H.B. 3254 requires a municipal tax abatement agreement to include certain specific terms. The bill requires an agreement, in order to be effective, to be approved by the affirmative vote of a majority of the members of the governing body of the municipality at a regularly scheduled meeting of the governing body. The bill authorizes an agreement, on approval by the governing body, to be executed in the same manner as other contracts made by the municipality.

 

H.B. 3254 authorizes the tax abatement agreement, at any time before its expiration, to be modified by the parties to the agreement to include other provisions that could have been included in the original agreement or to delete provisions that were not necessary to the agreement.
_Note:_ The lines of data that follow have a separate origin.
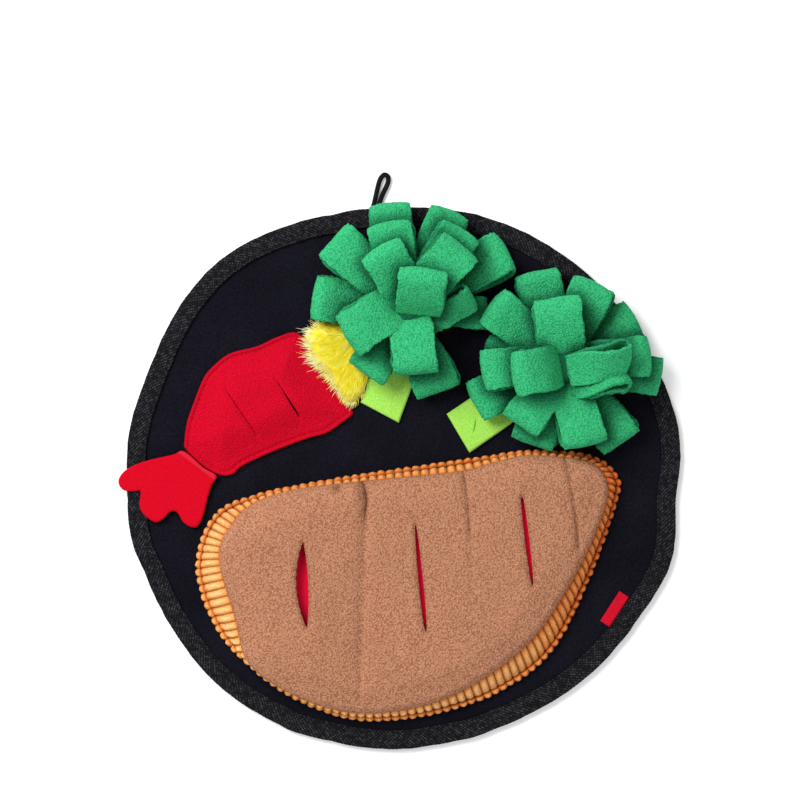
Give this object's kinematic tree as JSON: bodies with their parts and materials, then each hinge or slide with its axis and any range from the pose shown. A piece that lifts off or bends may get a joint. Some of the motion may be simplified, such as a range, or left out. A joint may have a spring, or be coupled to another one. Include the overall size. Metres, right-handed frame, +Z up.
{
  "type": "snuffle mat",
  "caption": "Round fabric snuffle mat for a pet, with a stuffed slit steak, a shrimp patch and green tufts of folded fleece loops on a bound velvet base.",
  "frame": {"origin": "centre of the mat's underside, on the floor", "axes": "+Z up out of the mat's face, +Y from the centre towards the hanging loop, +X to the right seen from above"},
  "size_m": [0.3087, 0.3166, 0.0506],
  "materials": {
    "velvet": "short dull pile",
    "webbing": "woven, dull",
    "corduroy": "ribbed, soft",
    "crimson": "smooth woven",
    "tan": "curly fleece",
    "red": "fleece",
    "red_felt": "felt",
    "yellow": "long plush",
    "lime": "felt",
    "green": "fleece",
    "tag": "woven ribbon"
  },
  "bodies": {
    "root": {"base_mat": "velvet", "edge_binding": "webbing", "hang_loop": "webbing", "side_tag": "tag", "steak_pad": "corduroy", "steak_lining": "crimson", "steak_top": "tan", "shrimp_body": "red", "shrimp_tail": "red_felt", "shrimp_fur": "yellow", "stalk_left": "lime", "stalk_right": "lime", "tuft_left": "green", "tuft_right": "green"}
  },
  "joints": []
}
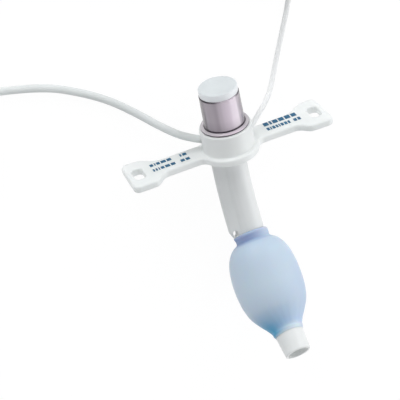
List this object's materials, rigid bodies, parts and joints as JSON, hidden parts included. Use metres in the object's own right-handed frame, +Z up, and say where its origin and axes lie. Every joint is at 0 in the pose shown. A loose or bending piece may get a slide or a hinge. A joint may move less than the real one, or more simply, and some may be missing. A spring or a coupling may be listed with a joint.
{
  "type": "tracheostomy tube",
  "caption": "Cuffed silicone tracheostomy tube with wide neck wings, plugged 15 mm connector, talk line and inflation line with pilot balloon, lying at rest",
  "frame": {"origin": "centre of the airway tube, flange, connector and plug in plan, on the table they rest on", "axes": "+X along the flange's wings, +Y from the tube's tip to the plugged connector, +Z up from the table; metres"},
  "size_m": [0.1771, 0.1706, 0.0355],
  "materials": {
    "silicone": "translucent white silicone",
    "cuff_film": "frosted pale blue film",
    "clear_connector": "clear, faintly mauve",
    "plug": "translucent pale grey",
    "line": "translucent grey-white silicone",
    "spring": "drawn wire",
    "valve_blue": "moulded",
    "seal": "soft black"
  },
  "bodies": {
    "tube": {"neck_flange": "silicone", "airway_tube": "silicone", "cuff": "cuff_film", "airway_connector": "clear_connector", "talk_line": "line", "talk_line_coil": "line", "talk_connector": "plug", "inflation_line": "line", "inflation_line_coil": "line", "pilot_balloon": "cuff_film", "valve_body": "plug", "valve_retainer": "plug", "valve_spring": "spring"},
    "plug": {"mouth_plug": "plug"},
    "plunger": {"valve_plunger": "valve_blue", "valve_seal": "seal"}
  },
  "joints": [
    {"name": "plug", "type": "slide", "parent": "tube", "child": "plug", "axis": [0, 0.9718, 0.2358], "range_m": [0, 0.02]},
    {"name": "plunger", "type": "slide", "parent": "tube", "child": "plunger", "axis": [0.9942, -0.108, 0], "range_m": [0, 0.0012], "stiffness_N_per_m": 400, "springref_m": -0.0008, "deforming": ["valve_spring"]}
  ]
}
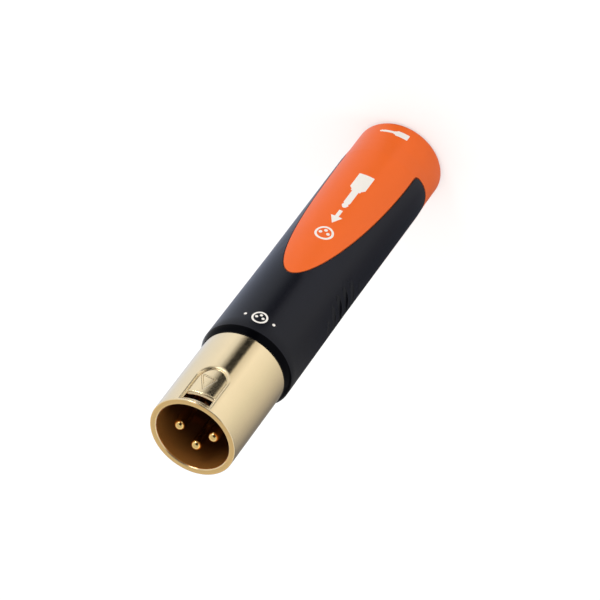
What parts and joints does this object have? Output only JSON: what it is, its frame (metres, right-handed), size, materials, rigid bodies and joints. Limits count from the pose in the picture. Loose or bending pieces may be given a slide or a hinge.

The bill requires the modification to be made by the same procedure by which the original agreement was approved and executed. The bill prohibits the original agreement from being modified to extend beyond 15 years from the date of the original agreement and authorizes an agreement made to be terminated by the mutual consent of the parties in the same manner that the agreement was approved and executed.

 

H.B. 3254 establishes that, if municipal property taxes on property located in the taxing jurisdiction of a municipality are abated under a tax abatement agreement, the agreement also applies to the taxation of the property by a county or school district in which the property is located if the governing body of the county or school district approves the agreement by the affirmative vote of a majority of the members of the governing body at a regularly scheduled meeting of the governing body. The bill prohibits a county or school district from approving a municipal tax abatement agreement unless the governing body of the county or school district adopts a resolution stating that the county or school district elects to become eligible to participate in tax abatement and establishes guidelines and criteria governing the approval by the county or school district of municipal tax abatement agreements. The bill makes provisions governing guidelines and criteria for the entry by a municipality into a tax abatement agreement applicable to guidelines and criteria established by a county or school district for approval of a municipal tax abatement agreement to the extent those provisions can be made applicable.

 

H.B. 3254 entitles the owner of property to which an agreement made by an incorporated city or town under the bill's provisions applies to exemption from taxation by the incorporated city or town and from taxation by a county or school district that has approved the agreement of part of the value of the property as provided by the agreement. The bill makes a nonsubstantive change.

 

H.B. 3254 defines "renewable energy company."

 

 

 

EFFECTIVE DATE

 

On passage, or, if the bill does not receive the necessary vote, September 1, 2011.